Forums · General English Grammar & Vocabulary, Listening & Speaking · General English Grammar Questions
Which one or ones are right? When do we use each of them?
1. I will be looking forward to meet you.
2. I will be looking forward to meeting you.
3. I am looking forward to meet you.
4. I am looking forward to meeting you.
I think that depends on whether you are looking at 'to' as a preposition or 'to meet' as an infinitive. Are they both correct?
How about this?
I like playing chess.
I like to play chess
For the above, are we looking at the choice of looking 'to play' as an infinitive acting as a part of a noun and 'playing chess' as a noun phrase?
2. I will be looking forward to meeting you. grammatically ok but it suggest that right now you are not looking forward to meeting them. You won't start looking forward to it until some time in the future. Rather odd.
3. I am looking forward to meet you. incorrect
4. I am looking forward to meeting you. correct and a standard phrase.
" we are looking forward to have a meeting with you next week to discuss on the arising matters as per tentative below:-
You are encourage to attend this meeting. Should the tentative inconveniene with you please let us know immediately otherwise confirm with me as soonest."

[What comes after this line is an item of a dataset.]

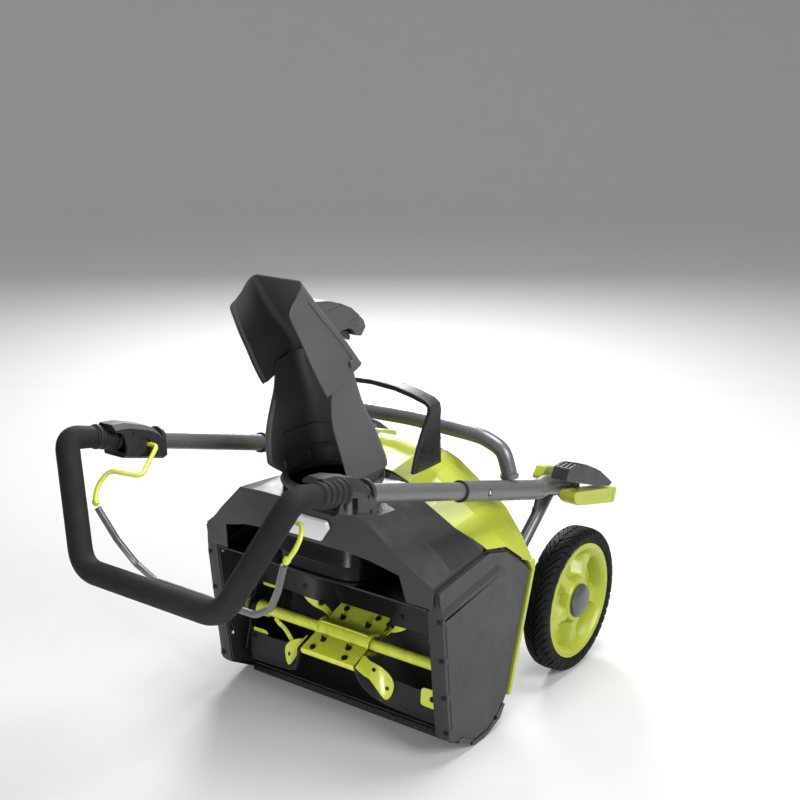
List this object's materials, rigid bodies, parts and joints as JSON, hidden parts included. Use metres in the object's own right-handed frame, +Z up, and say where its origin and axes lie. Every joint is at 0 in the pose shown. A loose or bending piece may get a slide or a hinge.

Guys..i'll appreciate if you could check my sentence/grammar above...thank in advanve for your prompt comment guys..
Here are some edits and comments.
Best wishes, Clive
"We are looking forward to have a meeting with you <<< This sounds like they already know about the meeting. If not, say 'We would like to meet with you'
next week to discuss matters arising from the tentative agenda below. (Where is it?)
You are encouraged to attend this meeting. <<< You might want to phrase this differently. It sounds like you think they may not attend. What is your relationship with the person you are writing to? eg Is he/she your subordinate? Or a client? Or a peer?
If the date and time are inconvenient, please let me know immediately. Otherwise,please confirm with me as soon as possible.
actually i want to invite him for a meeting/discussion. i am a client, he is my subordinate.
another one , how you define tentative? is it something unconfirm things? when the right time to use 'tentative'?...
Before I answer your question, please clarify this.
You said i am a client, he is my subordinate.
In a work context, a 'subordinate' is someone in the same company who works for you.
eg If you are the manager of a department, all the people in the department are your subordinates. But if you do business with people who work for other companies, those people are not your subordinates.
A 'client' is rather like a customer. If you and I work for different businesses, and you pay me to do something for you, you are my client.
So, does the person you are writing to work for you? Or are you his client?
I want to clarify this, because we speak differently to subordinates and to people where there is a client relationship.
Before i clarify to you, let me xplain what i do,hope dont mind to read it...im working in construction field..my company is the client and im doing the coordination/liaison works with my consultant/supplier and main contractors.. mostly we use english language...im fresh engineers and im in a learning stage, so in the same time i want improve my communication skills....
So, the case rite now is....i(client) want to invite to my subcontractor/main contractor for meeting to discuss some technical items which i have highlighted to them last 2 weeks by email and letter.
So...i would like to seek your advice/comment on my meeting invitation or you may suggest to me the best/more formal way to write it....
I really appreciate your concern on my problem mr.clive....hope that i can learn a lot from you...
OK. Just be polite. I suggest this.
We would like to meet with you next week. Details are as follows.
Attendees: . . . (a list of people who are invited, including yourself)
If this is not convenient, please let us know immediately and we will try to reschedule. Otherwise, please confirm to me your attendance.